Hanoi was once again under water after a torrential downpour lasting three hours on Tuesday morning, and three people were allegedly killed by electric leakage during the flooding.
Do Xuan Anh, director of Hanoi's Department of Construction, told the press on the sidelines of a meeting of the city's People's Council (legislative body) that day they had done all they could to lessen the chances that the capital city is flooded during heavy rains in the coming years.
But is the problem really out of their hands now?
In 1998, Hanoi launched a project to improve drainage systems in the central part of the city, based on a plan drafted by the Japan International Cooperation Agency (JICA) three years before.

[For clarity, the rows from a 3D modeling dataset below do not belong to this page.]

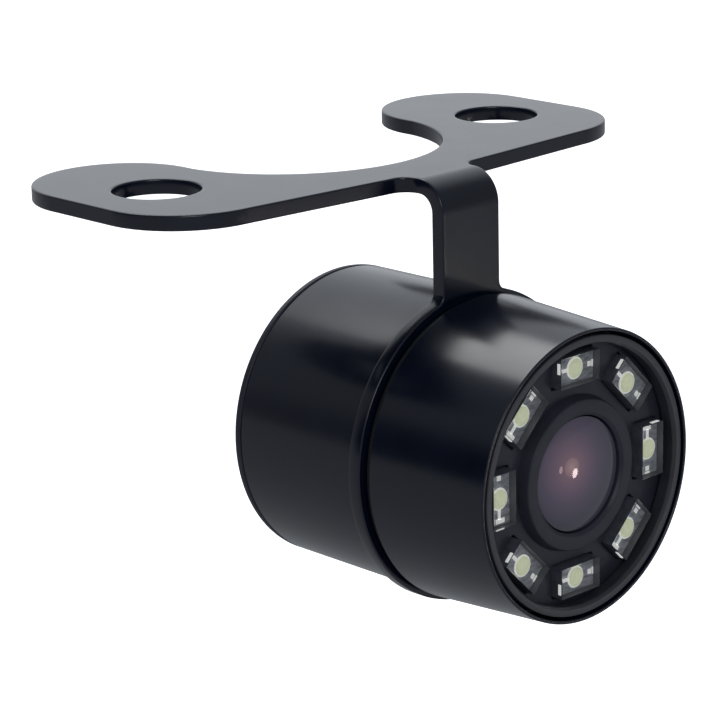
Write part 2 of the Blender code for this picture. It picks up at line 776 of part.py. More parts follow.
def make_lamp_wires():
    """Two insulated leads from the lamp board back to the power board."""
    start = LAMP_BOARD_AHEAD - BOARD_THICKNESS - GAP
    end = POWER_BOARD_AHEAD + GAP + WIRE_RADIUS / 2
    route = (
        (WIRE_HEIGHT, start),
        (WIRE_HEIGHT, 4.0 * MM),
        (WIRE_HEIGHT, -2.0 * MM),
        (WIRE_HEIGHT - 0.3 * MM, -3.6 * MM),
        (WIRE_HEIGHT - 1.1 * MM, -4.8 * MM),
        (WIRE_HEIGHT - 1.4 * MM, end),
    )
    for name, side in (("lamp_wire_red", -1), ("lamp_wire_black", 1)):
        curve = bpy.data.curves.new(name, "CURVE")
        curve.dimensions = "3D"
        curve.bevel_depth = WIRE_RADIUS
        curve.bevel_resolution = 2
        curve.use_fill_caps = True
        spline = curve.splines.new("POLY")
        spline.points.add(len(route) - 1)
        for point, (height, ahead) in zip(spline.points, route):
            point.co = (side * WIRE_OFFSET, height, ahead, 1.0)
        obj = bpy.data.objects.new(name, curve)
        obj.parent = CAMERA_AXIS
        curve.materials.append(MATERIALS[name.replace("lamp_", "")])
        CAMERA.objects.link(obj)


def make_clamp_washer():
    rear = SHEET / 2 + FINE_GAP
    front = SHOULDER_AHEAD - FINE_GAP
    ring("clamp_washer", SPIGOT_RADIUS + GAP, 12.75 * MM, rear, front, "rubber")


make_bracket()
make_clamp_washer()
make_front_barrel()
make_rear_barrel()
make_rear_cap()
make_mask()
make_bezel()
make_lamps()
make_lens()
make_lens_holder()
make_sensor_board()
make_power_board()
make_lamp_wires()
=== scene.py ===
"""Looks of the reversing camera: fine meshes, materials, light and camera round the CAD frame.

The nodes that need finer detail are replaced by pieces turned, cut or folded here. The others keep
their CAD shape and get a material. Everything is in metres: x to the right, y to the rear, z up.
"""

from math import acos, atan2, cos, degrees, pi, radians, sin, sqrt, tan

import bmesh
import bpy
from mathutils import Matrix, Vector


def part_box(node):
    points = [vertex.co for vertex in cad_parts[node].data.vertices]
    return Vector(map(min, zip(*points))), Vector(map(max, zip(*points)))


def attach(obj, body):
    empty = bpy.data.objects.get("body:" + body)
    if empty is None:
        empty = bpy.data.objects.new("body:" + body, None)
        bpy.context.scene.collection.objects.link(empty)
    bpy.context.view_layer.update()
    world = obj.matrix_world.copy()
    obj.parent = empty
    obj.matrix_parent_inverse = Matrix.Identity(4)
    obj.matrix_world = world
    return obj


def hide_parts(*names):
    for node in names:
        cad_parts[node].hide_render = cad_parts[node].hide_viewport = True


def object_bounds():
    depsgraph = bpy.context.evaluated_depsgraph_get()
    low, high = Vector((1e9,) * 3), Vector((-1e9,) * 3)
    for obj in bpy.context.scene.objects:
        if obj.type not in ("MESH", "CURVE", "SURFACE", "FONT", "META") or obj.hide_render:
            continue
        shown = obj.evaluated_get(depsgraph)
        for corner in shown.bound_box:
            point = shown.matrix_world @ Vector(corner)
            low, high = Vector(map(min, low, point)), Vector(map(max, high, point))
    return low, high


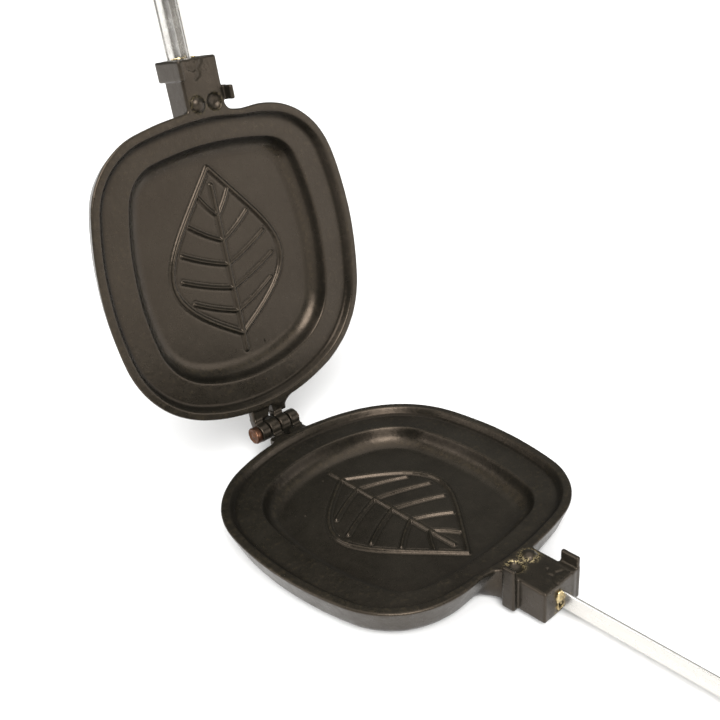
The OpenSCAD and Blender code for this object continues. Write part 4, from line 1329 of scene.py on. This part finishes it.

Now in its second phase, the US$550 million project is being implemented in accordance with JICA's plan without concerned agencies' considering drastic changes in its urban zoning plan.
The costly and long-lasting project, in fact, is restricted to areas around the To Lich and Red rivers, while the city is being developed towards the west. Therefore, it does not target new urban areas like My Dinh, Trung Hoa Nhan Chinh, Dinh Cong, and Linh Dam.
If local agencies keep working on urban plans in isolation without considering other factors that affect the city's future, or keep developing urban areas without improving infrastructure including drainage systems, as people have pointed out, the city will never escape from floods when it rains.
This status-quo will remain despite additional investments worth a fortune, if the planning itself is skewed.
And historic floods of the scale that killed 17 people and submerged many streets and houses in up to two meters of water in 2008 will also be unavoidable.